━━ DATASET EXCERPT

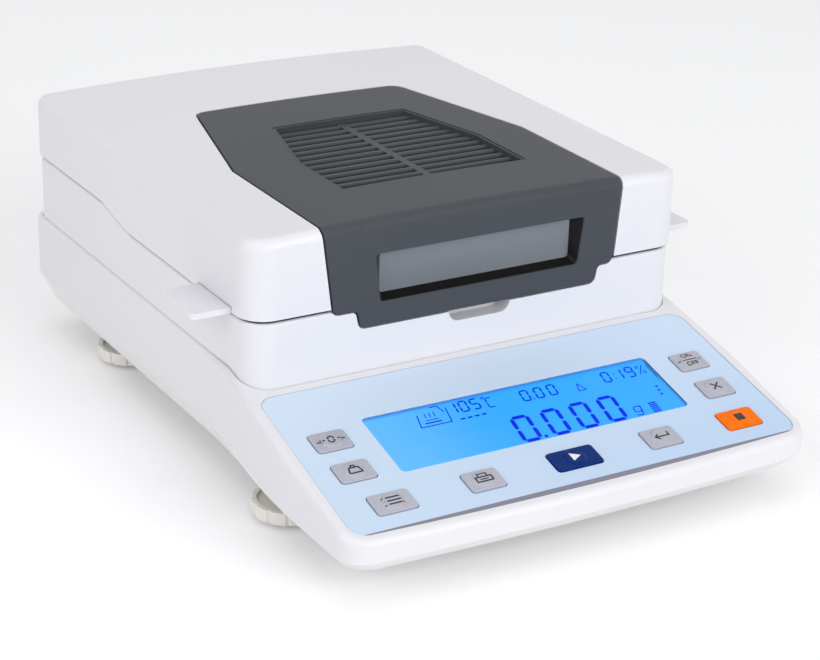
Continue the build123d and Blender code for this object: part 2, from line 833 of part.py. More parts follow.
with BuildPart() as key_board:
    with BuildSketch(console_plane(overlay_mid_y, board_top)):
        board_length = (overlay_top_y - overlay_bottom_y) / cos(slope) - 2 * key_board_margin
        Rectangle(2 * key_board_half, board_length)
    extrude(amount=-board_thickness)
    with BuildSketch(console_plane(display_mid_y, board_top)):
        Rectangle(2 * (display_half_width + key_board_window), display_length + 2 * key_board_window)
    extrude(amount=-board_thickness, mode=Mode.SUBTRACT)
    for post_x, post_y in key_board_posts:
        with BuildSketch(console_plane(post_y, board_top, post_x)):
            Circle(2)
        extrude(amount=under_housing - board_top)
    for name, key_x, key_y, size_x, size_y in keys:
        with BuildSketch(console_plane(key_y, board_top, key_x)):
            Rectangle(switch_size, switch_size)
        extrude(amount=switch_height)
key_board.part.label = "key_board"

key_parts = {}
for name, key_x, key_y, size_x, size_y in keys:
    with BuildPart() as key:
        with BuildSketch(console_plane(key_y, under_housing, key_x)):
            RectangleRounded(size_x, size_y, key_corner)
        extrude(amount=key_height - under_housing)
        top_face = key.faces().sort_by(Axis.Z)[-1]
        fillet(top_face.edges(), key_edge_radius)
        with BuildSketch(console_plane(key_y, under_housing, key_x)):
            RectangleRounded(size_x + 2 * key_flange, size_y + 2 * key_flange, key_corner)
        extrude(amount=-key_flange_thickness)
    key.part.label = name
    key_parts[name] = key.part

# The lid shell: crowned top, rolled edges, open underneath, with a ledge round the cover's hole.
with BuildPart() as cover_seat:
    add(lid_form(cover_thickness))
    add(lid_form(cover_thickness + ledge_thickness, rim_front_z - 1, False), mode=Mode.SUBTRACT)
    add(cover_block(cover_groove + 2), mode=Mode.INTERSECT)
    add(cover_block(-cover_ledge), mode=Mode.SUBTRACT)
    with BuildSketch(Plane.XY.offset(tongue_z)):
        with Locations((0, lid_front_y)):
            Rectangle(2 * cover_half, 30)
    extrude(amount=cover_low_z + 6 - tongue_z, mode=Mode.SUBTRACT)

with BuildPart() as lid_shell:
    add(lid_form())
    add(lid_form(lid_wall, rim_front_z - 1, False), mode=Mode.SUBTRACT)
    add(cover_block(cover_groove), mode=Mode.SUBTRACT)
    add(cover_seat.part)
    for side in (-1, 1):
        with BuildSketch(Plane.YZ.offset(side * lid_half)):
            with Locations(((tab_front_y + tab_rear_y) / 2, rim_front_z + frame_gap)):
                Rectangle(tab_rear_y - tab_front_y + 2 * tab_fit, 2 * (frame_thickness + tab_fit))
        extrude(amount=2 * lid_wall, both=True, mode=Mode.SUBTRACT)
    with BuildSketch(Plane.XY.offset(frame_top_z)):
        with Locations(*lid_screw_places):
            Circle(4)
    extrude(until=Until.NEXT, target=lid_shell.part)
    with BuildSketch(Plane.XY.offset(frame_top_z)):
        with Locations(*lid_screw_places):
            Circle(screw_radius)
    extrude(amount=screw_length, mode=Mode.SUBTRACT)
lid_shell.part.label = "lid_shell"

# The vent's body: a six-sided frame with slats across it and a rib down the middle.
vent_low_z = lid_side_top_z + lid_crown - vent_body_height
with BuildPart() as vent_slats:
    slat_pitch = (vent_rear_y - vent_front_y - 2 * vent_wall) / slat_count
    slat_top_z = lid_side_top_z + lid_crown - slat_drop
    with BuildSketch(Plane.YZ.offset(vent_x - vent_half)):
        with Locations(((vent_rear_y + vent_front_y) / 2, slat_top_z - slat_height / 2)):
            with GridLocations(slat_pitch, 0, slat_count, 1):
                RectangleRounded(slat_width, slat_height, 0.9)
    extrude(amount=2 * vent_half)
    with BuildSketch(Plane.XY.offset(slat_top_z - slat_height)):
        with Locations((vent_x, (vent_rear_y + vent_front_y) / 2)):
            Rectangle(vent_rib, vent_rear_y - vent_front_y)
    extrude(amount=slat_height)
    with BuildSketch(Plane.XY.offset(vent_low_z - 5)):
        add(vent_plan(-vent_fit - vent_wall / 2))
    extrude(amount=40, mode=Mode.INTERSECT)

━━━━

**GIVEN EXERCISE:** Go back to the listing above and please repeat it exactly.

**EXERCISE RESULT:**
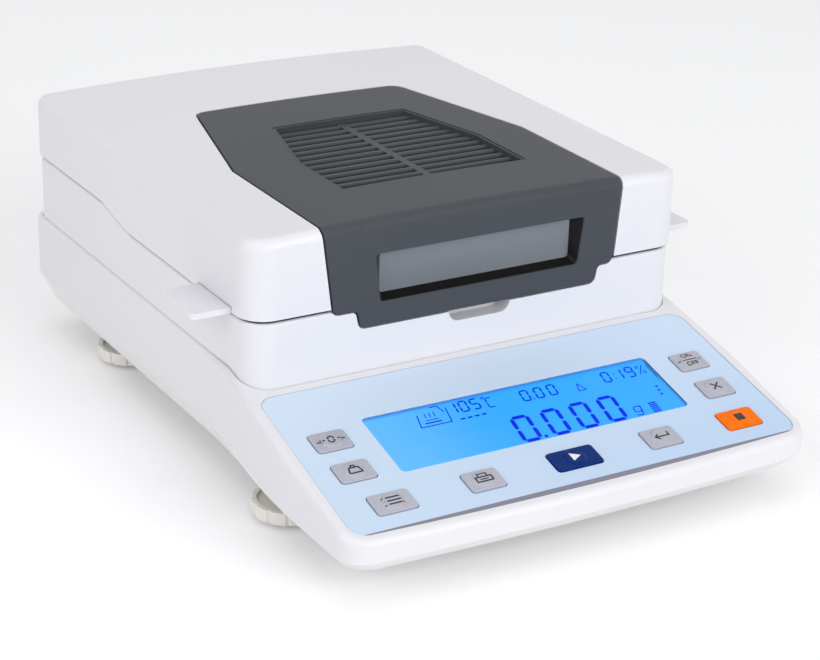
Continue the build123d and Blender code for this object: part 2, from line 833 of part.py. More parts follow.
with BuildPart() as key_board:
    with BuildSketch(console_plane(overlay_mid_y, board_top)):
        board_length = (overlay_top_y - overlay_bottom_y) / cos(slope) - 2 * key_board_margin
        Rectangle(2 * key_board_half, board_length)
    extrude(amount=-board_thickness)
    with BuildSketch(console_plane(display_mid_y, board_top)):
        Rectangle(2 * (display_half_width + key_board_window), display_length + 2 * key_board_window)
    extrude(amount=-board_thickness, mode=Mode.SUBTRACT)
    for post_x, post_y in key_board_posts:
        with BuildSketch(console_plane(post_y, board_top, post_x)):
            Circle(2)
        extrude(amount=under_housing - board_top)
    for name, key_x, key_y, size_x, size_y in keys:
        with BuildSketch(console_plane(key_y, board_top, key_x)):
            Rectangle(switch_size, switch_size)
        extrude(amount=switch_height)
key_board.part.label = "key_board"

key_parts = {}
for name, key_x, key_y, size_x, size_y in keys:
    with BuildPart() as key:
        with BuildSketch(console_plane(key_y, under_housing, key_x)):
            RectangleRounded(size_x, size_y, key_corner)
        extrude(amount=key_height - under_housing)
        top_face = key.faces().sort_by(Axis.Z)[-1]
        fillet(top_face.edges(), key_edge_radius)
        with BuildSketch(console_plane(key_y, under_housing, key_x)):
            RectangleRounded(size_x + 2 * key_flange, size_y + 2 * key_flange, key_corner)
        extrude(amount=-key_flange_thickness)
    key.part.label = name
    key_parts[name] = key.part

# The lid shell: crowned top, rolled edges, open underneath, with a ledge round the cover's hole.
with BuildPart() as cover_seat:
    add(lid_form(cover_thickness))
    add(lid_form(cover_thickness + ledge_thickness, rim_front_z - 1, False), mode=Mode.SUBTRACT)
    add(cover_block(cover_groove + 2), mode=Mode.INTERSECT)
    add(cover_block(-cover_ledge), mode=Mode.SUBTRACT)
    with BuildSketch(Plane.XY.offset(tongue_z)):
        with Locations((0, lid_front_y)):
            Rectangle(2 * cover_half, 30)
    extrude(amount=cover_low_z + 6 - tongue_z, mode=Mode.SUBTRACT)

with BuildPart() as lid_shell:
    add(lid_form())
    add(lid_form(lid_wall, rim_front_z - 1, False), mode=Mode.SUBTRACT)
    add(cover_block(cover_groove), mode=Mode.SUBTRACT)
    add(cover_seat.part)
    for side in (-1, 1):
        with BuildSketch(Plane.YZ.offset(side * lid_half)):
            with Locations(((tab_front_y + tab_rear_y) / 2, rim_front_z + frame_gap)):
                Rectangle(tab_rear_y - tab_front_y + 2 * tab_fit, 2 * (frame_thickness + tab_fit))
        extrude(amount=2 * lid_wall, both=True, mode=Mode.SUBTRACT)
    with BuildSketch(Plane.XY.offset(frame_top_z)):
        with Locations(*lid_screw_places):
            Circle(4)
    extrude(until=Until.NEXT, target=lid_shell.part)
    with BuildSketch(Plane.XY.offset(frame_top_z)):
        with Locations(*lid_screw_places):
            Circle(screw_radius)
    extrude(amount=screw_length, mode=Mode.SUBTRACT)
lid_shell.part.label = "lid_shell"

# The vent's body: a six-sided frame with slats across it and a rib down the middle.
vent_low_z = lid_side_top_z + lid_crown - vent_body_height
with BuildPart() as vent_slats:
    slat_pitch = (vent_rear_y - vent_front_y - 2 * vent_wall) / slat_count
    slat_top_z = lid_side_top_z + lid_crown - slat_drop
    with BuildSketch(Plane.YZ.offset(vent_x - vent_half)):
        with Locations(((vent_rear_y + vent_front_y) / 2, slat_top_z - slat_height / 2)):
            with GridLocations(slat_pitch, 0, slat_count, 1):
                RectangleRounded(slat_width, slat_height, 0.9)
    extrude(amount=2 * vent_half)
    with BuildSketch(Plane.XY.offset(slat_top_z - slat_height)):
        with Locations((vent_x, (vent_rear_y + vent_front_y) / 2)):
            Rectangle(vent_rib, vent_rear_y - vent_front_y)
    extrude(amount=slat_height)
    with BuildSketch(Plane.XY.offset(vent_low_z - 5)):
        add(vent_plan(-vent_fit - vent_wall / 2))
    extrude(amount=40, mode=Mode.INTERSECT)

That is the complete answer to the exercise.